Pomysł zachowania tylko jednego pilota w kokpicie nie jest nowy. Airbus pracuje na tym od kilku lat. Tego właśnie obawia się SNPL zrzeszający trzy czwarte pilotów we Francji. Przeciwko AI i innym podobnym pomysłom wystąpiła przewodnicząca tego związku, Karine Gély. — Jesteśmy przekonani, że komputer czy jakakolwiek sztuczna inteligencja będzie niezdolna do zarządzania nieprzewidzianą sytuacją albo będzie to wysoce nieprawdopodobne. Inżynierowie mają szalone marzenie stworzenia doskonałego komputera, który mógłby zastąpić człowieka-pilota. Ostrzegamy przed takim projektem — stwierdziła na telekonferencji prasowej.
Przedstawiła argumenty uzasadniające jej stanowisko. Dwie osoby w kokpicie są w stanie przygotować plan działania, strategię lotu. Wiadomo też z praktyki, że dwuosobowa obsada za sterami jest silniejsza, bardziej skuteczna od jednego człowieka. Poza problemem zmęczenia jednego pilota przypomniała znaczenie procedury crosscheck, podwójnego sprawdzania poszczególnych czynności. Jeden pilot sprawdza, co robi ten drugi, jak reaguje na to samolot.

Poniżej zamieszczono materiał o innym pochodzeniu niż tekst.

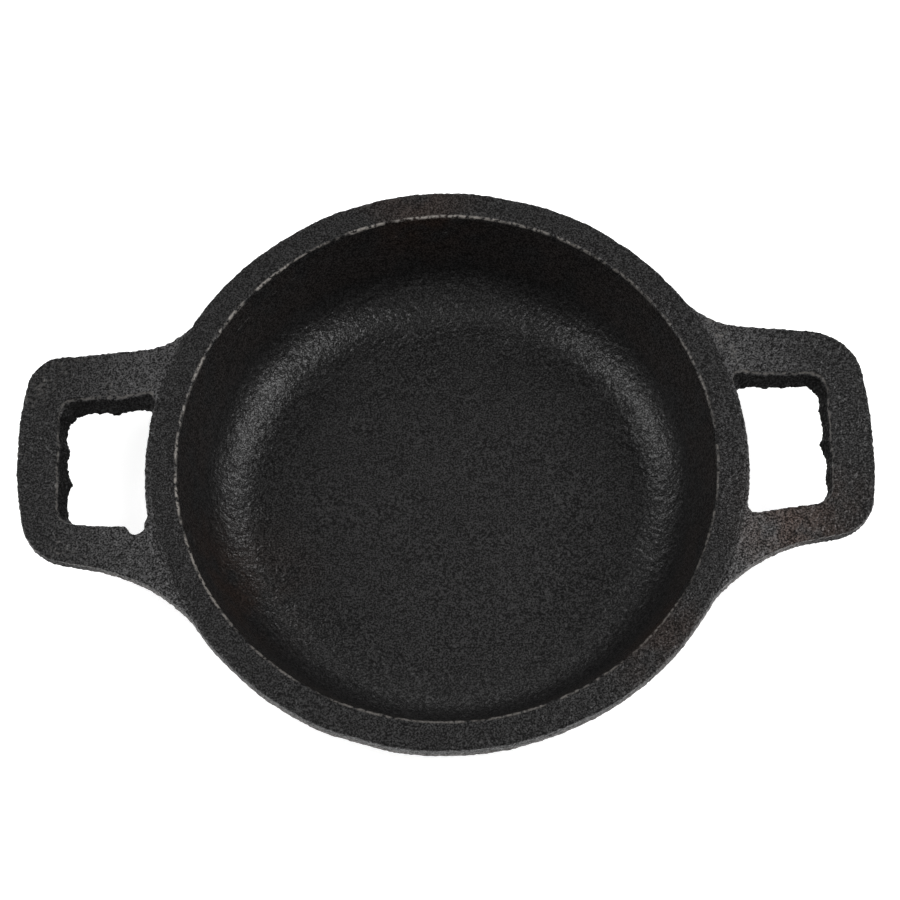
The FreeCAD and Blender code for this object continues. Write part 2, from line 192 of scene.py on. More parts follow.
def roughen(piece):
    # warps, lumps and grains the skin by amounts that depend on the place only
    weights = {"calm": weighVertices(piece, "calm", calmAt),
               "grain": weighVertices(piece, "grain", grainAt)}
    for name, group in (("warp", "calm"), ("lumps", "calm"), ("grain", "grain")):
        applyModifier(piece, name, "DISPLACE", texture=skinTextures[name], texture_coords="LOCAL",
                      direction="RGB_TO_XYZ", strength=skin[name]["move"], mid_level=0.5,
                      vertex_group=weights[group])
    activate(piece)
    bpy.ops.object.shade_smooth_by_angle(angle=sharpest)


def bowlGeometry():
    # where the inner and outer wall run into the cove and the foot, as (radius, height)
    c = casting
    slope = math.tan(c["draft"])
    lean = Vector((math.cos(c["draft"]), -math.sin(c["draft"])))
    seamIn = c["mouth"] - (lipHigh.z - c["seam"]) * slope
    seamOut = seamIn + c["wallLevel"]
    coveUp = c["floor"] + c["cove"]
    coveIn = seamIn - (c["seam"] - coveUp) * slope - c["cove"] / math.cos(c["draft"])
    footUp = c["base"] + c["foot"]
    footIn = seamOut - (c["seam"] - footUp) * slope - c["foot"] / math.cos(c["draft"])
    coveTip = Vector((coveIn, coveUp)) + lean * c["cove"]
    footTip = Vector((footIn, footUp)) + lean * c["foot"]
    return {"seamIn": seamIn, "seamOut": seamOut, "coveIn": coveIn, "coveUp": coveUp,
            "footIn": footIn, "footUp": footUp, "coveTip": coveTip, "footTip": footTip}


bowl = bowlGeometry()

floorCasting = {"node": "base_plate", "cells": 180}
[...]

- Istota ludzka jest omylna, robi błędy. To prawda, dotyczy nas wszystkich. Ale automatyczne systemy, nawet najdoskonalsze również zawodzą — stwierdziła z kolei rzeczniczka SNPL, Fanny Aronssohn. — Jesteśmy w zupełności zadowoleni z technologii i automatyki, które ułatwiają nam życie na codzień i zwiększają bezpieczeństwo. Jednak pokładowe rozwiązania w zakresie automatyki i technologii uzupełniają jedynie człowieka. Musimy działać razem, one nie mogą zastąpić istoty ludzkiej — dodała w relacji AFP.
Airbus pracuje nad AI od dawna. Zamierzał już w 2023 r. zaoponować rozwiązanie z jednym pilotem w A350 po osiągnięciu pułapu przelotowego — poinformowała w 2018 r. grupa z Tuluzy. Reuter ujawnił w 2021 r. prace Airbusa i Cathay Pacific zmierzające do wprowadzenia od 2025 r. lotów transkontynentalnych z ograniczaną załogą — z jednym pilotem w kokpicie, poza startami i lądowaniami. Obecnie jest co najmniej dwie osoby w kokpicie, a w bardzo długich lotach — trzecia, a nawet czwarta, pilota wspomagającego.
Ten projekt jest nadal aktualny. — Uważamy, że piloci będą najważniejsi w przyszłości, a automatyka odciąży ich w pracy, ulepszy operacje w powietrzu i generalne osiągi samolotów — oświadczył Airbus agencji AFP w dniu telekonferencji SNPL. Grupie z Tuluzy zależy na zwiększeniu bezpieczeństwa lotów i skuteczności operacyjnej przewoźników, we współpracy z organami ds. certyfikacji i z samymi liniami.